Hamza Bensatem : ils sont 340 000 en France ce qui correspond à la population de la Corse ou de la ville de Nice, c'est énorme. Actuellement 7000 dans le département des Bouches du Rhône sont placés en foyer, en famille d'accueil ou à domicile, et là ce sont des éducateurs qui les encadrent chez eux, pour ne pas rompre le lien. Nous sommes là, nous bénévoles, pour porter la voix de ces accueillis de l’ASE et soutenir les plus jeunes d'entre nous, tout juste sortis de l'institution, au démarrage de leur vie d’adulte.
- Vous même vous avez été placé, à Marseille ?
Oui, à l'âge de 10 ans, ma maman qui élevait seule ses 6 enfants, a rencontré des problèmes de santé. J'ai vécu seul avec mon petit frère durant plusieurs mois avant d'être placé. Nous avons été sortis d'un environnement toxique, une chance pour nous deux, puisque nous avons réussi à faire des études supérieures. A 10 ans je ne savais ni lire, ni écrire car je n'allais que très peu à l'école, je ne sortais pas, je n'avais jamais été à la plage ni au cinéma. J'ai tout découvert grâce à l'institution qui a poussé des portes pour moi, ce qui m'a permis d'avoir de l'ambition. Après un bac avec mention, je suis aujourd'hui en master 2 à Kedge Business School.
- Quels écueils avez vous rencontré durant votre parcours d'enfant placé ?
La stigmatisation. J'avais des troubles du comportement, mais simplement parce que je manquais d'amour, je manquais de repères mais on disait de moi que j'avais vécu trop de choses difficiles pour être normal, que je ne pourrais jamais m'insérer, travailler, je sentais que l'on ne savait pas trop comment m'aider. On veut absolument psychiatriser les enfants, alors qu'ils ont souvent juste besoin de câlins et d'être entourés. Je suis passé par toutes les classes "spéciales", Segpa, Ulis, Clis, je sais que l'on a tendance à débiliser ces publics considérés comme des "cas sociaux". Mais l'échec n'est pas une fatalité, j'en suis la preuve. Parce qu'un jour j'ai été entouré et que j'ai eu droit à un enseignement particulier qui m'a permis de me mettre au travail.
- Que faut-il faire aujourd'hui pour aider les jeunes qui sortent de l'institution?
C'est la mission de notre association, il faut anticiper, ne pas attendre qu'ils aient 18 ans et qu'ils ne se retrouvent livrés à eux-mêmes. En 2022, dans les Bouches-du-Rhône, 700 jeunes adultes, sortis du giron de l'ASE, ont bénéficié d'un Contrat Jeune Majeur, mais 200 n'ont aucun débouché. Il faut savoir qu' 1 sans-abri sur 3 est un enfant issu de l'ASE et qu'ils sont nombreux à bénéficier des minima sociaux tels que le RSA dès qu'ils deviennent autonomes. D'autres se retrouvent perdus, se prostituent. Il ne faut pas se dépêcher de les "mettre dehors", sans accompagnement, alors qu'il y a chez eux une vraie fragilité. Il est essentiel d'individualiser les parcours. Quoi qu'il en coûte.

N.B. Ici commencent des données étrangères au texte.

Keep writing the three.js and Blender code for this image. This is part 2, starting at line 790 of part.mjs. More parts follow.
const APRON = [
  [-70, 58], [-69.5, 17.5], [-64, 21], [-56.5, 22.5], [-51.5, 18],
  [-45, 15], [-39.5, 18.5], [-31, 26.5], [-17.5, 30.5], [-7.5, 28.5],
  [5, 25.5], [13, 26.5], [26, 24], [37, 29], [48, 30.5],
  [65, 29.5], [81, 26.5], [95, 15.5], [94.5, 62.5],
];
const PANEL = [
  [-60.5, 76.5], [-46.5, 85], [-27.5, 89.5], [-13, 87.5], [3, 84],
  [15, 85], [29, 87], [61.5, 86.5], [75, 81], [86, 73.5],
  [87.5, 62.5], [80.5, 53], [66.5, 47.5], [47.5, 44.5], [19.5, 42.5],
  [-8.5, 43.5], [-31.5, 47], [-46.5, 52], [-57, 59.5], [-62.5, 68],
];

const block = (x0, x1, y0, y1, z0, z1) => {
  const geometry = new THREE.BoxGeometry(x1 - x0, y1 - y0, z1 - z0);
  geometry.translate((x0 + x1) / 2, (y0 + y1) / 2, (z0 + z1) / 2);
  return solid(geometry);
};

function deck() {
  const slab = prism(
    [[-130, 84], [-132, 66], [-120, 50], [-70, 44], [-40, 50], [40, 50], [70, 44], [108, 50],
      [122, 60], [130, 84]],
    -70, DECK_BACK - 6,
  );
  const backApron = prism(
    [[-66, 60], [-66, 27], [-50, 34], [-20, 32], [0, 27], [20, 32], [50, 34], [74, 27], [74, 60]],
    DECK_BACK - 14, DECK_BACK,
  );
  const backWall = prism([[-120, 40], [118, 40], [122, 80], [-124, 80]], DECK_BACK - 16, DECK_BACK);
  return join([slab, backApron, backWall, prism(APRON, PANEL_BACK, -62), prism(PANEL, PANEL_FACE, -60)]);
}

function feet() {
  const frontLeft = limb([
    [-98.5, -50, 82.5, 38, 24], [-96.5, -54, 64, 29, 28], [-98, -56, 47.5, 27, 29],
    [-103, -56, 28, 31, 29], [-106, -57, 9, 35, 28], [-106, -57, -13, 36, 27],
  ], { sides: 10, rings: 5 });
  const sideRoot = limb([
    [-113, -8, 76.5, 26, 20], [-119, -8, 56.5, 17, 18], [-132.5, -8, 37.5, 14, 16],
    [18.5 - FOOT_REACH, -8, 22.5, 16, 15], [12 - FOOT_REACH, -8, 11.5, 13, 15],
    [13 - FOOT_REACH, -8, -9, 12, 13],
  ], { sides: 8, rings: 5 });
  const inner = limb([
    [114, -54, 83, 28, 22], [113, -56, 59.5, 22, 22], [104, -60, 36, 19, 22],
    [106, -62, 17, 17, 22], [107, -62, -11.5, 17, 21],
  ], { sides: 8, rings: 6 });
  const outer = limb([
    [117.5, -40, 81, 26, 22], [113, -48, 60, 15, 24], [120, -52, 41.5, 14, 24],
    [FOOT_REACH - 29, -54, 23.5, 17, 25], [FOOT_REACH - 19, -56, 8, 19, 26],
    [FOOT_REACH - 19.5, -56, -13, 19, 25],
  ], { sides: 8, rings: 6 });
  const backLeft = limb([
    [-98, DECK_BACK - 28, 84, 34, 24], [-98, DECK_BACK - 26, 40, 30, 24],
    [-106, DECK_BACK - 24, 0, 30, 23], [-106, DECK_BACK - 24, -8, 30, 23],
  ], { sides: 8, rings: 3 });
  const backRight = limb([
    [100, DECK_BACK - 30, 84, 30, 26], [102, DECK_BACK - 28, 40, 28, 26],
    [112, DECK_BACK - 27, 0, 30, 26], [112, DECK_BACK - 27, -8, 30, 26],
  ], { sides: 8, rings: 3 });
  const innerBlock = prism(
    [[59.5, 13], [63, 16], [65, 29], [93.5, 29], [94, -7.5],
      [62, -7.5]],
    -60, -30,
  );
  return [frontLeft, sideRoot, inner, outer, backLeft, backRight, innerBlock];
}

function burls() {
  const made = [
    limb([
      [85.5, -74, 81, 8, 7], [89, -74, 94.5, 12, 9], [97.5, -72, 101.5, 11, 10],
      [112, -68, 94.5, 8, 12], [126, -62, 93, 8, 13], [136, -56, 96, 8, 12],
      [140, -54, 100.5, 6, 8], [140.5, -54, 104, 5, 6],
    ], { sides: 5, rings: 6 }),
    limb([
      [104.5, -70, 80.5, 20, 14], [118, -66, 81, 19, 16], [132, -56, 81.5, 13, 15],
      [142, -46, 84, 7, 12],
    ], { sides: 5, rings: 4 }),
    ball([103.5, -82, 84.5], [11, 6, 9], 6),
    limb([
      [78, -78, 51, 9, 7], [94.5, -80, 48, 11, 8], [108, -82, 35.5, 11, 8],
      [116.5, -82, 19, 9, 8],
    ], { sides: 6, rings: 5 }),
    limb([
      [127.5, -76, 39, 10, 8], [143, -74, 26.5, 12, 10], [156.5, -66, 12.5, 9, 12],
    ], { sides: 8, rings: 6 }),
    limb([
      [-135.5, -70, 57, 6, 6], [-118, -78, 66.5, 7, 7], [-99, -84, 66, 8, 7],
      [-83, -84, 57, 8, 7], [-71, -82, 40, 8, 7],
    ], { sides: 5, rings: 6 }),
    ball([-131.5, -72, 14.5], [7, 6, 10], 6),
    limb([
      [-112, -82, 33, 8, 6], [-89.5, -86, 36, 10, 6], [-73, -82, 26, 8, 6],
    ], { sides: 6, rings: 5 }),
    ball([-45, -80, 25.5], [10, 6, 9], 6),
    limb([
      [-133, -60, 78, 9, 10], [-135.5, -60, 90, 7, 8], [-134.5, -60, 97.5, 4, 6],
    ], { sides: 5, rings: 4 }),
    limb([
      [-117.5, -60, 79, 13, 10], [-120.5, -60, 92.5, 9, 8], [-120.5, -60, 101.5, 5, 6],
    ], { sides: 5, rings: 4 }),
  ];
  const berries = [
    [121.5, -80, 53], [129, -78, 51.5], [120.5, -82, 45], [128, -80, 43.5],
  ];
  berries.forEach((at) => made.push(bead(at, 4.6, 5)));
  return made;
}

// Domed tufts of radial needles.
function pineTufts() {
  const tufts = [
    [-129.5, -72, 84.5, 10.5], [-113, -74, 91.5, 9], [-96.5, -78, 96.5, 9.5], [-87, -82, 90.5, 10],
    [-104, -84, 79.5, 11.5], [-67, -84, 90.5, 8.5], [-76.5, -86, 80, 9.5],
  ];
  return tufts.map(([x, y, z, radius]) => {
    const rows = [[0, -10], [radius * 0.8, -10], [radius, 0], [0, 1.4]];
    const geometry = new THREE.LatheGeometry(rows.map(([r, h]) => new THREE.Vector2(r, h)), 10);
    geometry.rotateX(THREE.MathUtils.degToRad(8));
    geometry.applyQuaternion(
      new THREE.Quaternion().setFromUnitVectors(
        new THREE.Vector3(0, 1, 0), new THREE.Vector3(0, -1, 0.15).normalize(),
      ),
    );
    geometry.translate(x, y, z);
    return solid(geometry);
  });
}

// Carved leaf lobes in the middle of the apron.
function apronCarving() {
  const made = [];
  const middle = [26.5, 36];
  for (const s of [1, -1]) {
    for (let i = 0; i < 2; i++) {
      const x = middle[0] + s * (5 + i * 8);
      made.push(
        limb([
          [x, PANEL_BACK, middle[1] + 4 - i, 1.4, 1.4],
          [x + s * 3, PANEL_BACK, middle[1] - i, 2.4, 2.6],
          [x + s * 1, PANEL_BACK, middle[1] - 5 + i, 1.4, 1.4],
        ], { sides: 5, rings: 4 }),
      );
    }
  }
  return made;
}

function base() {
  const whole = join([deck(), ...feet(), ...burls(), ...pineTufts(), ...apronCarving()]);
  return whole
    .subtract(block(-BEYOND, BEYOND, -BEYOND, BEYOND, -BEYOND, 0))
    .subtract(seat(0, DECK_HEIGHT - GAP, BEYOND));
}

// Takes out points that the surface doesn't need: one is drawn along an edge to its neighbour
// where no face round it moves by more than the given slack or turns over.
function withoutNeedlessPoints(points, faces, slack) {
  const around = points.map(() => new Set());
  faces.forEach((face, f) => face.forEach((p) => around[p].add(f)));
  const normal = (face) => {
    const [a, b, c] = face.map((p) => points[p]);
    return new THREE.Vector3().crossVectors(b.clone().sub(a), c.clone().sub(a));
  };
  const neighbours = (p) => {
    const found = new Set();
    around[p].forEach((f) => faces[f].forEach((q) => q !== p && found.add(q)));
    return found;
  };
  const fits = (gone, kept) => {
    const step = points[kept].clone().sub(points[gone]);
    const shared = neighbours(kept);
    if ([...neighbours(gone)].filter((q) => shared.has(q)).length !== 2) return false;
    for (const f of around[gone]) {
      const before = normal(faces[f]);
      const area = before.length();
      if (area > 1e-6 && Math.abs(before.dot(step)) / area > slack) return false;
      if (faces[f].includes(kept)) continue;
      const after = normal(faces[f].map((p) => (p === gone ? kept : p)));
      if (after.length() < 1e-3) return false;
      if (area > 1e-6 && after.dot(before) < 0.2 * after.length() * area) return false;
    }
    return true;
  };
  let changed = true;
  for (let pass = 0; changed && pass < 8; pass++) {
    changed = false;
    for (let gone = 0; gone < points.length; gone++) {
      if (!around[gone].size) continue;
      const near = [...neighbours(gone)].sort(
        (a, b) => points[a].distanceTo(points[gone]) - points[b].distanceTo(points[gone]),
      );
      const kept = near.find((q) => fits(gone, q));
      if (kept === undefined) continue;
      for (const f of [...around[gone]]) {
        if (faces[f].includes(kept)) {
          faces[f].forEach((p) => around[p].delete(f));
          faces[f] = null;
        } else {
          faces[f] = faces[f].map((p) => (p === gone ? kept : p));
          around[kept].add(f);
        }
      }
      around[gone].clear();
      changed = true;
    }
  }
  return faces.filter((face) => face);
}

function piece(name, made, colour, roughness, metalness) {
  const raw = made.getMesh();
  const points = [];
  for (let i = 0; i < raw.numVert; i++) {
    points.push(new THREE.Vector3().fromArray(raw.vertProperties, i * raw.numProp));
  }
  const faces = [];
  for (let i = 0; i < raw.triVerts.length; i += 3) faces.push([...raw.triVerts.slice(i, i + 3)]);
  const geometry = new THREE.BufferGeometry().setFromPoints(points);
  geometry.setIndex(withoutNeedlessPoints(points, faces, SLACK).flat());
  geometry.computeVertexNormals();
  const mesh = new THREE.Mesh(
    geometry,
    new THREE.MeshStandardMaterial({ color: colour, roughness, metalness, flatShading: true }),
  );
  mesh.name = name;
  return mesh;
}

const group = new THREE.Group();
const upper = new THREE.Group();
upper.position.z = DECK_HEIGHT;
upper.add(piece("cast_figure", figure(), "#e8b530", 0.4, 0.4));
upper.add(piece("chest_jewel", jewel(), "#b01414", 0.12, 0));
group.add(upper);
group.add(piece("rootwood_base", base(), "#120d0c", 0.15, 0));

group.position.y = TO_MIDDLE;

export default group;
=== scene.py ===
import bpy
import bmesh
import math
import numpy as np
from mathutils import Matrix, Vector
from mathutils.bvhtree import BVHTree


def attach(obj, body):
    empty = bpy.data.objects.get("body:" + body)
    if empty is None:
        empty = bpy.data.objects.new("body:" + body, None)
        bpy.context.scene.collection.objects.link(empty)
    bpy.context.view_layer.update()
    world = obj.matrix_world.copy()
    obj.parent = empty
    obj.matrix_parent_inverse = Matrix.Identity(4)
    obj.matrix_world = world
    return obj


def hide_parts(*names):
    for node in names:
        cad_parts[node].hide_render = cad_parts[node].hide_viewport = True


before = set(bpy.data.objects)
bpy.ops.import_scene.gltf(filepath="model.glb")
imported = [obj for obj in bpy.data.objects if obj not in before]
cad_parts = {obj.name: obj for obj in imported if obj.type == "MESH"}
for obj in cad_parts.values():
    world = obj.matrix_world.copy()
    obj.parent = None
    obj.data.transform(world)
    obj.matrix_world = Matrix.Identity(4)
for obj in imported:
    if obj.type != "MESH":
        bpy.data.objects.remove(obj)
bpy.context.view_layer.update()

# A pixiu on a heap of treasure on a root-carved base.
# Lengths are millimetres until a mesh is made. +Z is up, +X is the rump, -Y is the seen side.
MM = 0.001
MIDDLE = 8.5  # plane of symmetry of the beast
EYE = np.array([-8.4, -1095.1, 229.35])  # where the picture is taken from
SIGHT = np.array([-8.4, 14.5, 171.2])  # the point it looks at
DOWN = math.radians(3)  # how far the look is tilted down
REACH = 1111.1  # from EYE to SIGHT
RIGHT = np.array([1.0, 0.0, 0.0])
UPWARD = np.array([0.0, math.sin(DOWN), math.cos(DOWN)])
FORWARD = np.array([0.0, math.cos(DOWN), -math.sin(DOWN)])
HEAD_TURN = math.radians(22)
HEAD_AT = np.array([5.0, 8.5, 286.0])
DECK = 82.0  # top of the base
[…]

L'aide à l'enfance n'est pas une entreprise, avec une exigence de rentabilité. Les enfants ont besoin d'être considérés autrement que comme un prix de journée, ils demandent à être entourés d'affection. Sinon, ils grandiront avec leur carence.
Hamza Bensatem, président de l'ADEPAPE13
- Quels changements sont nécessaires pour donner de meilleures chances aux enfants confiés à l'ASE?
Quand on est un enfant au cœur de l'institution, on nous parle beaucoup de ce que l'on coûte, 20 euros pour un anniversaire, 20 euros pour un Noël et pas un centime de plus... plus tard, on nous dit qu'un Contrat Jeune Majeur c'est cher, qu'une formation aussi. Un enfant pris en charge par l'ASE représente un budget de maximum 300 euros par jour. Alors évitons qu'il ne reviennent vers les minima sociaux!
- Que demande votre association à la secrétaire d'Etat?
Il est important d'harmoniser la politique au niveau national: il existe 101 départements français et autant de politiques de l'enfance. Or il faut que les enfants aient les mêmes chances partout. Et surtout il faut individualiser les parcours. La France est bien dotée par rapport aux autres pays européens en matière de moyens, mais les résultats à la sortie ne sont pas au rendez-vous. Et puis, il est temps de valoriser le travail de nos associations qui jouent un rôle d'accompagnement essentiel auprès des jeunes.